I shoot 14-bit lossless almost exclusively. The only exception is for burst shooting if I need the extra shots before the buffer overflows. I'd rather have too much data than not enough. If it saves a few shots in a year, IMO it's worth any bother. YMMV.

Shun Cheung , Feb 27, 2011; 10:06 a.m.

12-bit vs. 14-bit capture is like cutting a pie into 12 pieces or 14 pieces; it is still the same pie or same image but now you have finer increments. My experience with 14-bit is that it may give you some subtle advantages such as slightly better shadow details in some occasions. In most situations it is hard to notice any difference.

On the D3, D700, and D7000, I always shoot 14 bit just in case I can use the subtle advantage. On the D300/D300S, its drops to maximum 2.5 frames/sec in the 14-bit mode. Since the D300 is my wildlife camera, I always shoot at 12 bit to get 6 to 8 frames per second for action photography. (The same applies to the D3X.)

Dave Lee , Feb 27, 2011; 02:17 p.m.

I wish someone could post some images shot in 12 and 14 bit and actually show the supposed 14 bit advantage. When I first bought my D300 in November, 2007, I did a test with 12 and 14 bit and even when I pulled the curve way up and way down, could see no difference at all. Perhaps there is someone here who has done a better test than that? Most of the time I don't need rapid fire so I'd shoot 14 bit if I thought there was a reason to.

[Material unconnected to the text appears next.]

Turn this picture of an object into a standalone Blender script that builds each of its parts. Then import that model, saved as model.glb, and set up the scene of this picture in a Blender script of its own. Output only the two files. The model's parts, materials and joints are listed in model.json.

Edward Ingold , Feb 27, 2011; 03:07 p.m.

The bit depth has nothing to do with dynamic range. Black is black and white is white. The greater the bit depth, the more steps in between. The additional two bits gives 4 times as many steps. You probably won't see any difference unless you do a lot of editing which affects the color or contrast, with less tendency to show posterization.

The affect on file size (RAW only) and processing time is minimal. You paid for this feature, why not use it?